■ Given problem
Answer with the number of lines in the listing below that contain the word "pose", and nothing else.

--- Begin Dataset extract ---

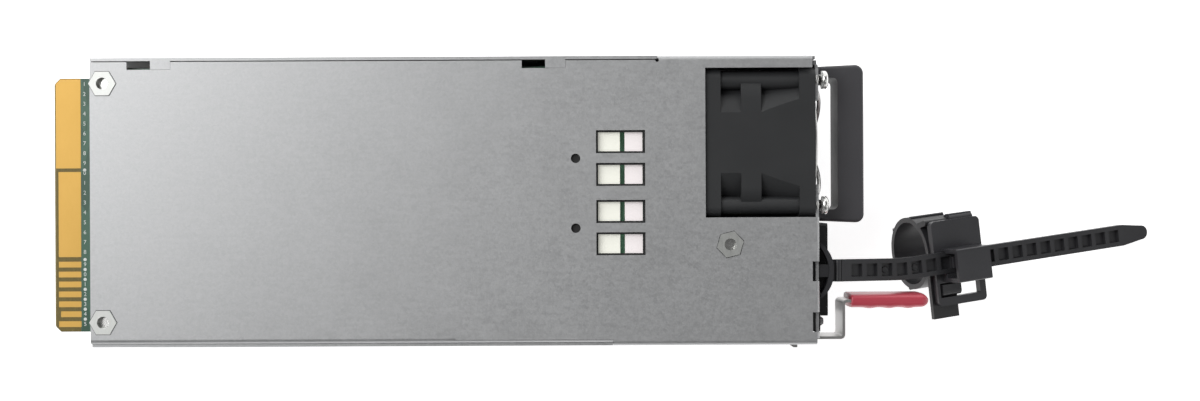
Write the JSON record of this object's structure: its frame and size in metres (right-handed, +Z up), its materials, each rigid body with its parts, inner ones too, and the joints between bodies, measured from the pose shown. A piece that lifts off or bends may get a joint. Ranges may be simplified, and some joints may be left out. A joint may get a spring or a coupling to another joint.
{
  "type": "hot swap server power supply",
  "caption": "Steel-cased slide-in server power supply with card edge, fan, pull handle, squeeze latch, mains inlet and a cord strap with a clip.",
  "frame": {"origin": "centre of the large resting face, the outer face of the cover", "axes": "+X towards the fan and handle end, -X the way the card edge enters the bay, +Y towards the fan side, +Z up from the cover to the board side plate"},
  "size_m": [0.2897, 0.0747, 0.0402],
  "materials": {
    "zinc_steel": "galvanised sheet with a fine spangle",
    "nickel_screw": "bright nickel plate",
    "circuit_board": "green solder mask, bare laminate at the card edge",
    "gold_contact": "gold plate",
    "black_film": "matt film",
    "cream_pad": "soft matt",
    "white_pad": "soft matt",
    "fan_plastic": "satin moulding",
    "rotor_plastic": "satin moulding",
    "machined_steel": "ground",
    "motor_iron": "laminated",
    "small_board": "solder mask",
    "nickel_wire": "nickel-plated wire",
    "handle_plastic": "fine matt moulding",
    "inlet_plastic": "satin moulding",
    "blade_brass": "nickel-plated brass",
    "smoked_lens": "smoked, glossy",
    "chip_white": "moulded",
    "nickel_spring": "nickel-plated spring steel",
    "red_grip": "satin vinyl",
    "strap_nylon": "satin nylon",
    "clip_nylon": "satin nylon",
    "capacitor_sleeve": "shrunk sleeve",
    "capacitor_can": "drawn can",
    "ferrite": "fired",
    "copper_wire": "enamelled copper",
    "copper_bar": "copper",
    "winding_tape": "polyester tape",
    "film_capacitor": "moulded case",
    "fuse_body": "ceramic tube",
    "relay_case": "moulded case",
    "header_plastic": "moulded",
    "heatsink_aluminium": "extruded",
    "transistor_body": "moulded"
  },
  "bodies": {
    "root": {"base_pan": "zinc_steel", "board_screws": "nickel_screw", "board_standoffs": "nickel_screw", "bulk_capacitors": "capacitor_sleeve", "choke_core": "ferrite", "choke_winding": "copper_wire", "control_board": "small_board", "cover": "zinc_steel", "cover_screws": "nickel_screw", "earth_blade": "blade_brass", "fan_bearings": "machined_steel", "fan_board": "small_board", "fan_guard": "nickel_wire", "fan_header": "header_plastic", "fan_housing": "fan_plastic", "fan_screws": "nickel_screw", "fan_stator": "motor_iron", "film_capacitors": "film_capacitor", "filter_choke": "ferrite", "handle": "handle_plastic", "inlet_housing": "inlet_plastic", "input_fuse": "fuse_body", "inrush_relay": "relay_case", "insulation_film": "black_film", "latch_rivet": "nickel_screw", "led_chip": "chip_white", "led_holder": "inlet_plastic", "led_lens": "smoked_lens", "line_blade": "blade_brass", "main_board": "circuit_board", "narrow_pad": "white_pad", "neutral_blade": "blade_brass", "output_busbars": "copper_bar", "output_capacitors": "capacitor_can", "power_contacts": "gold_contact", "primary_heatsink": "heatsink_aluminium", "primary_transistors": "transistor_body", "rear_panel": "zinc_steel", "resonant_inductor": "ferrite", "secondary_heatsink": "heatsink_aluminium", "secondary_transistors": "transistor_body", "signal_contacts": "gold_contact", "standby_transformer": "winding_tape", "strap_anchor": "strap_nylon", "transformer_core": "ferrite", "transformer_windings": "winding_tape", "wide_pad": "cream_pad"},
    "fan": {"fan_rotor": "rotor_plastic", "fan_shaft": "machined_steel"},
    "latch": {"latch_spring": "nickel_spring", "latch_grip": "red_grip"},
    "strap": {"strap": "strap_nylon"},
    "clip": {"cord_clip": "clip_nylon"},
    "jaw": {"clip_jaw": "clip_nylon"}
  },
  "joints": [
    {"name": "fan_spin", "type": "hinge", "parent": "root", "child": "fan", "pos_m": [0.075, 0.01465, 0.02], "axis": [1, 0, 0], "continuous": true},
    {"name": "latch_press", "type": "hinge", "parent": "root", "child": "latch", "pos_m": [0.05, -0.03545, 0.0268], "axis": [0, 0, 1], "range_deg": [0, 2.2], "stiffness_Nm_per_rad": 10, "springref_deg": -0.57},
    {"name": "strap_lift", "type": "hinge", "parent": "root", "child": "strap", "pos_m": [0.0977, -0.0181, 0.0351], "axis": [0, -1, 0], "range_deg": [0, 60]},
    {"name": "clip_slide", "type": "slide", "parent": "strap", "child": "clip", "axis": [0.9332, 0.1184, -0.3393], "range_m": [0, 0.036]},
    {"name": "jaw_open", "type": "hinge", "parent": "clip", "child": "jaw", "pos_m": [0.13157, -0.00521, 0.01847], "axis": [0.9332, 0.1184, -0.3393], "range_deg": [0, 90]}
  ]
}
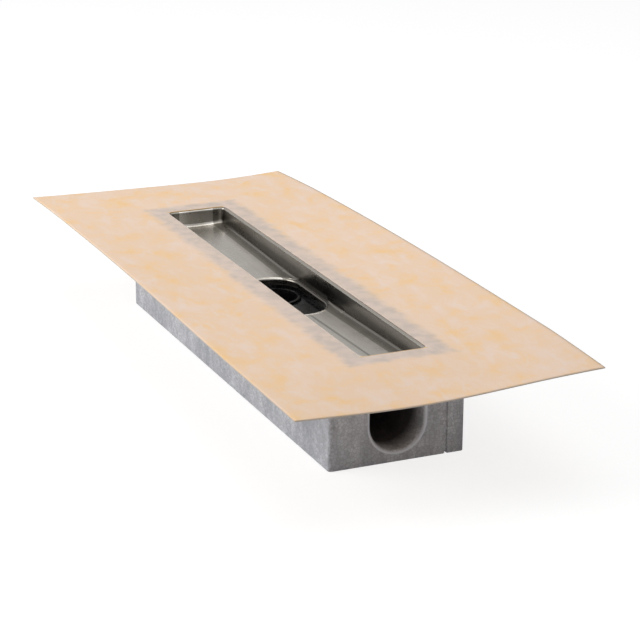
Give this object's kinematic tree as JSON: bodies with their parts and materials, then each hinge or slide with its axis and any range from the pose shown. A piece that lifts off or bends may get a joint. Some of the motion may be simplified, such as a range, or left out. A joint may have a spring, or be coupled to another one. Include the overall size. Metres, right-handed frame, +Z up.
{
  "type": "channel drain",
  "caption": "Shower channel drain: drawn steel trough with oval outlet and fleece collar, hung with its plastic trap housing in a foam support block with a pipe slot.",
  "frame": {"origin": "on the floor, under the middle of the foam block and of the collar", "axes": "+X along the channel towards the pipe slot, +Y across towards the snap-off strip, +Z up"},
  "size_m": [0.722, 0.288, 0.1076],
  "materials": {
    "expanded_foam": "matte moulded bead foam",
    "stainless_steel": "satin drawn sheet",
    "fleece_membrane": "fleece-faced film",
    "black_plastic": "moulded, glossy",
    "rubber_seal": "matte",
    "spring_steel": "bright strip"
  },
  "bodies": {
    "root": {"foam_support": "expanded_foam", "channel_trough": "stainless_steel", "sealing_collar": "fleece_membrane", "drain_housing": "black_plastic", "outlet_socket": "black_plastic", "housing_gasket": "rubber_seal", "housing_clips": "spring_steel", "trap_insert": "black_plastic", "trap_cup": "black_plastic"}
  },
  "joints": []
}
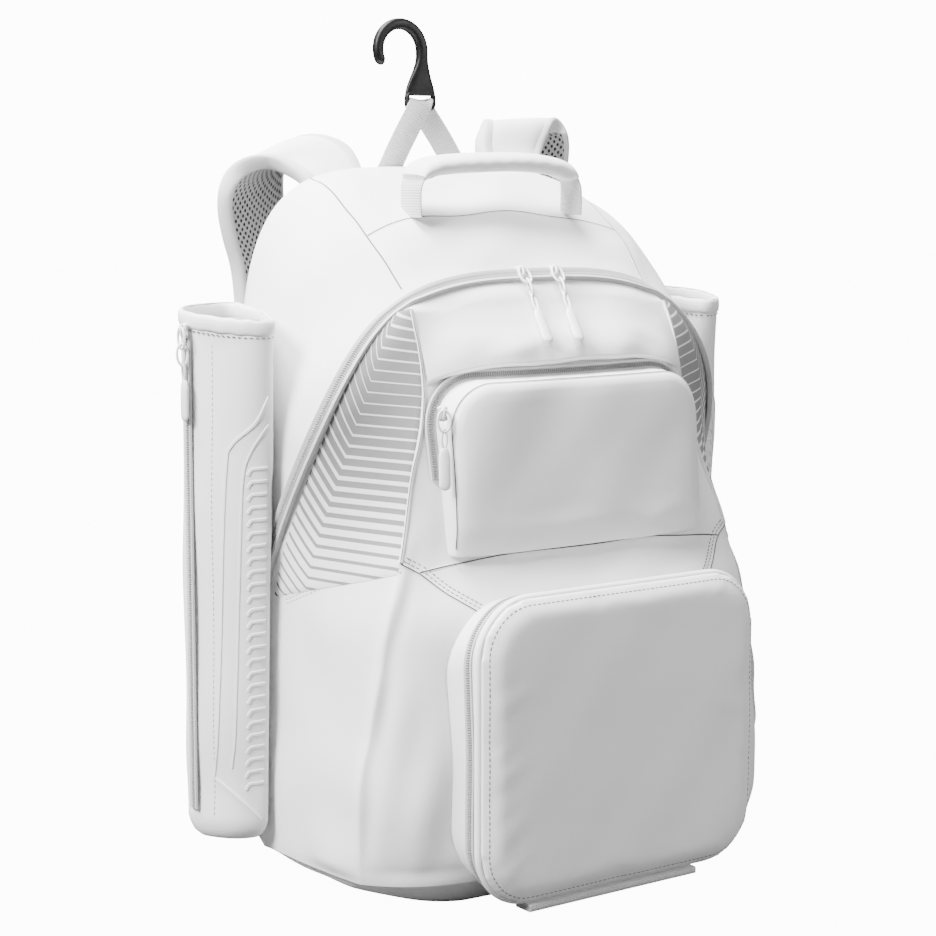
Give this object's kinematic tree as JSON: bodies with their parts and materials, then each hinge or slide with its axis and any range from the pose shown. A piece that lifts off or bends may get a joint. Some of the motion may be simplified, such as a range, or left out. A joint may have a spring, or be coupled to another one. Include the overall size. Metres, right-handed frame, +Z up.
{
  "type": "baseball bat backpack",
  "caption": "Upright white sports backpack with arched main zip, domed front, padded lower flap, side bat sleeves, haul handle and hanging hook.",
  "frame": {"origin": "on the ground, under the middle of the pack's flat foot", "axes": "+Z up, -Y out of the front with the padded flap, +X to the right of someone who looks at the front"},
  "size_m": [0.4886, 0.3016, 0.6184],
  "materials": {
    "shell_cloth": "smooth matt coated woven cloth, white",
    "zip_tape": "white coil zip on woven tape",
    "chevron_print": "grey cloth with a white chevron stripe pattern",
    "webbing": "pale woven webbing",
    "air_mesh": "padded air mesh with a bound edge",
    "stretch_mesh": "white stretch mesh",
    "pull_plastic": "white moulded plastic, satin",
    "hook_plastic": "black moulded plastic, slightly glossy"
  },
  "bodies": {
    "root": {"body_shell": "shell_cloth", "front_panel": "shell_cloth", "main_zip": "zip_tape", "chevron_panel_left": "chevron_print", "chevron_panel_right": "chevron_print", "upper_pocket": "shell_cloth", "pocket_zip": "zip_tape", "pocket_hood": "shell_cloth", "compartment_gusset": "shell_cloth", "front_flap": "shell_cloth", "bottom_tab": "webbing", "bat_sleeve_left": "shell_cloth", "bat_sleeve_right": "shell_cloth", "sleeve_hem_left": "webbing", "sleeve_hem_right": "webbing", "sleeve_zip_left": "zip_tape", "sleeve_zip_right": "zip_tape", "sleeve_pull_left": "pull_plastic", "sleeve_pull_right": "pull_plastic", "main_pull_left": "pull_plastic", "main_pull_right": "pull_plastic", "pocket_pull": "pull_plastic", "mesh_pocket": "stretch_mesh", "back_pad": "air_mesh", "shoulder_strap_left": "air_mesh", "shoulder_strap_right": "air_mesh", "buckle_left": "pull_plastic", "buckle_right": "pull_plastic", "strap_webbing_left": "webbing", "strap_webbing_right": "webbing", "haul_handle": "webbing", "hanging_loop": "webbing", "hook": "hook_plastic"}
  },
  "joints": []
}
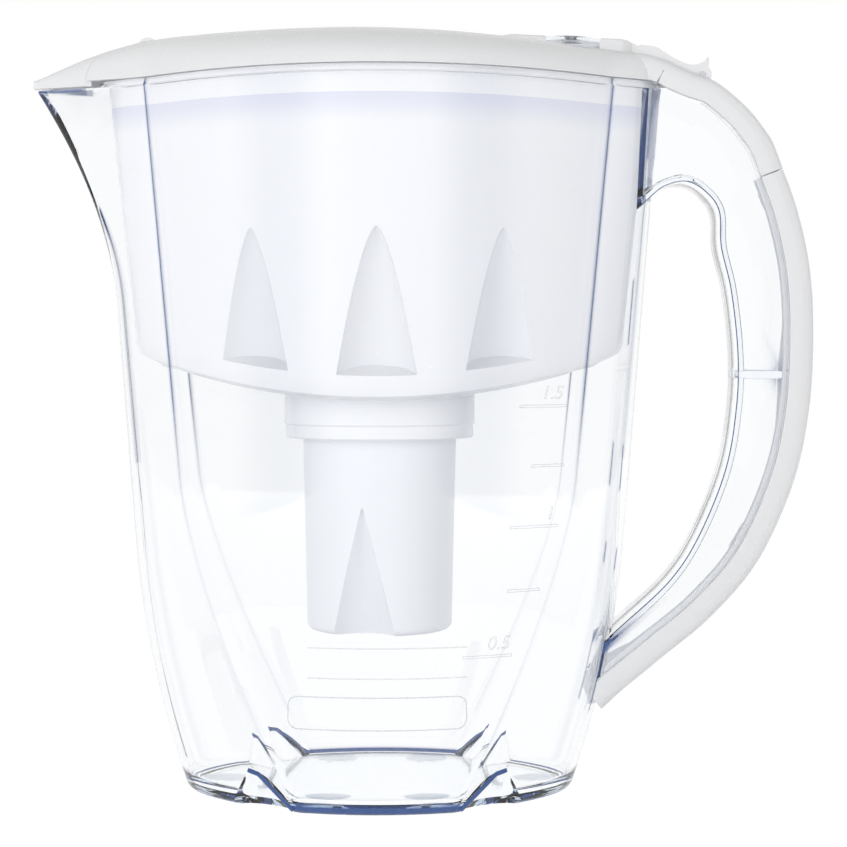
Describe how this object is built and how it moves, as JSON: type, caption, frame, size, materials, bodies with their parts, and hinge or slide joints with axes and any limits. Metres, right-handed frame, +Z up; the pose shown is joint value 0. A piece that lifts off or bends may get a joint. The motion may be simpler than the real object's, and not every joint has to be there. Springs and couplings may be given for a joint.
{
  "type": "water filter pitcher",
  "caption": "Clear leaf-shaped filter jug with beak spout and loop handle, white hopper with filter cartridge, and a white lid with fill flap, spout flap and reminder dial.",
  "frame": {"origin": "middle of the jug's foot, on the surface it stands on", "axes": "+X from spout to handle, -Y to the side with the level marks, +Z up"},
  "size_m": [0.2662, 0.1152, 0.2562],
  "materials": {
    "clear_plastic": "clear, polished",
    "clear_silicone": "clear, soft",
    "white_plastic": "smooth gloss",
    "milky_plastic": "translucent milky",
    "seal_rubber": "satin",
    "felt": "fibrous",
    "carbon": "granular",
    "pin_plastic": "satin",
    "dial_plastic": "satin, printed numbers",
    "pointer_plastic": "satin"
  },
  "bodies": {
    "jug": {"jug_body": "clear_plastic", "foot_pads": "clear_silicone", "jug_handle": "clear_plastic", "handle_cover": "white_plastic"},
    "hopper": {"hopper": "milky_plastic"},
    "cartridge": {"cartridge_barrel": "white_plastic", "cartridge_cap": "white_plastic", "cartridge_seal": "seal_rubber", "inlet_mesh": "felt", "carbon_media": "carbon", "outlet_felt": "felt"},
    "lid": {"lid_frame": "white_plastic", "spout_flap_pin": "pin_plastic"},
    "spout_flap": {"spout_flap": "white_plastic"},
    "flip_lid": {"flip_lid": "white_plastic", "flip_lid_pin": "pin_plastic", "number_plate": "dial_plastic"},
    "dial": {"dial_cover": "clear_plastic", "dial_pointer": "pointer_plastic", "dial_pin": "pin_plastic", "dial_clip": "pin_plastic"}
  },
  "joints": [
    {"name": "hopper_lift", "type": "slide", "parent": "jug", "child": "hopper", "axis": [0, 0, 1], "range_m": [0, 0.19]},
    {"name": "cartridge_lift", "type": "slide", "parent": "hopper", "child": "cartridge", "axis": [0, 0, 1], "range_m": [0, 0.088]},
    {"name": "lid_lift", "type": "slide", "parent": "hopper", "child": "lid", "axis": [0, 0, 1], "range_m": [0, 0.06]},
    {"name": "flip_lid_hinge", "type": "hinge", "parent": "lid", "child": "flip_lid", "pos_m": [0.1098, 0, 0.2428], "axis": [0, 1, 0], "range_deg": [0, 80]},
    {"name": "spout_flap_hinge", "type": "hinge", "parent": "lid", "child": "spout_flap", "pos_m": [-0.0785, 0, 0.2516], "axis": [0, 1, 0], "range_deg": [0, 60]},
    {"name": "dial_turn", "type": "hinge", "parent": "flip_lid", "child": "dial", "pos_m": [0.0655, 0, 0.2517], "axis": [0.0489, 0, 0.9988], "continuous": true}
  ]
}
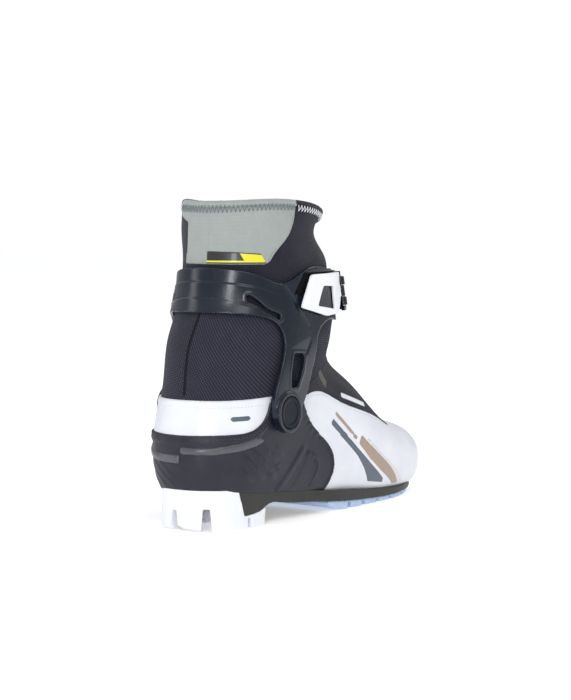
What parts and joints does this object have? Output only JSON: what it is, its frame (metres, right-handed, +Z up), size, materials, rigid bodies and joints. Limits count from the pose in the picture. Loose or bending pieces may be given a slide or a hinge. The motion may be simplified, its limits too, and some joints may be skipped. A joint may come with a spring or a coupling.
{
  "type": "cross country ski boot",
  "caption": "Combi cross country ski boot, right foot, with a hinged ankle cuff, closing strap, zipped lace cover and a rubber-treaded sole with a toe bar.",
  "frame": {"origin": "centre of the bottom of the boot's bounding box, on the floor it stands on", "axes": "+X towards the toe, +Y towards the inner (medial) side of this right boot, +Z up"},
  "size_m": [0.2802, 0.111, 0.2283],
  "materials": {
    "vamp_shell": "smooth white synthetic leather",
    "heel_counter": "moulded charcoal rubberised shell",
    "heel_panel": "smooth white synthetic leather",
    "instep_cover": "black softshell",
    "ankle_sleeve": "navy-black ribbed mesh",
    "shaft_shell": "black softshell",
    "shaft_lining": "brushed lining",
    "collar_binding": "soft knitted edging",
    "toe_puff": "thermoplastic stiffener",
    "heel_stiffener": "thermoplastic stiffener",
    "foot_lining": "padded brushed lining",
    "lasting_board": "fibre board",
    "footbed": "felted foam",
    "outsole_plate": "dark olive-grey moulded sole plate",
    "heel_tread": "white rubber",
    "forefoot_tread": "pale blue rubber",
    "toe_bar": "ground stainless",
    "shank_plate": "spring steel",
    "pivot_rivets": "satin dark",
    "pivot_washers": "natural nylon",
    "cuff_shell": "satin blue-black",
    "slate_stripe": "satin film",
    "tan_stripe": "bronze film",
    "collar_panel": "sage-grey knit",
    "label_patch": "plain two-tone film",
    "instep_tape": "olive webbing",
    "hook_pad": "hook fastener",
    "cuff_strap": "satin",
    "strap_tab": "satin white",
    "strap_anchor": "satin",
    "strap_pin": "ground",
    "tab_keeper": "satin",
    "tab_pin": "ground",
    "zip_tape": "woven tape",
    "zip_chain": "coil",
    "zip_slider": "black enamel",
    "zip_pull": "black enamel"
  },
  "bodies": {
    "boot": {"vamp_shell": "vamp_shell", "heel_counter": "heel_counter", "heel_panel": "heel_panel", "instep_cover": "instep_cover", "ankle_sleeve": "ankle_sleeve", "toe_puff": "toe_puff", "heel_stiffener": "heel_stiffener", "foot_lining": "foot_lining", "lasting_board": "lasting_board", "footbed": "footbed", "outsole_plate": "outsole_plate", "heel_tread": "heel_tread", "forefoot_tread": "forefoot_tread", "toe_bar": "toe_bar", "shank_plate": "shank_plate", "pivot_rivets": "pivot_rivets", "pivot_washers": "pivot_washers", "slate_stripe": "slate_stripe", "tan_stripe": "tan_stripe", "instep_tape": "instep_tape", "zip_tape": "zip_tape", "zip_chain": "zip_chain"},
    "cuff": {"cuff_shell": "cuff_shell", "shaft_shell": "shaft_shell", "shaft_lining": "shaft_lining", "collar_binding": "collar_binding", "collar_panel": "collar_panel", "label_patch": "label_patch", "hook_pad": "hook_pad", "strap_anchor": "strap_anchor", "strap_pin": "strap_pin"},
    "strap": {"cuff_strap": "cuff_strap", "tab_keeper": "tab_keeper", "tab_pin": "tab_pin"},
    "tab": {"strap_tab": "strap_tab"},
    "slider": {"zip_slider": "zip_slider", "zip_pull": "zip_pull"}
  },
  "joints": [
    {"name": "cuff_pivot", "type": "hinge", "parent": "boot", "child": "cuff", "pos_m": [-0.07594, -0.00247, 0.08], "axis": [0, 1, 0], "range_deg": [-8, 15], "stiffness_Nm_per_rad": 4, "deforming": ["ankle_sleeve"]},
    {"name": "strap_swing", "type": "hinge", "parent": "cuff", "child": "strap", "pos_m": [-0.03894, 0.05293, 0.162], "axis": [0, 0, 1], "range_deg": [0, 100]},
    {"name": "tab_lift", "type": "hinge", "parent": "strap", "child": "tab", "pos_m": [-0.00194, -0.04767, 0.162], "axis": [0, 0.1547, 0.988], "range_deg": [0, 60]},
    {"name": "zip_slide", "type": "slide", "parent": "boot", "child": "slider", "axis": [0.8038, 0, -0.595], "range_m": [0, 0.0443]}
  ]
}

--- End Dataset extract ---

■ Solved problem
5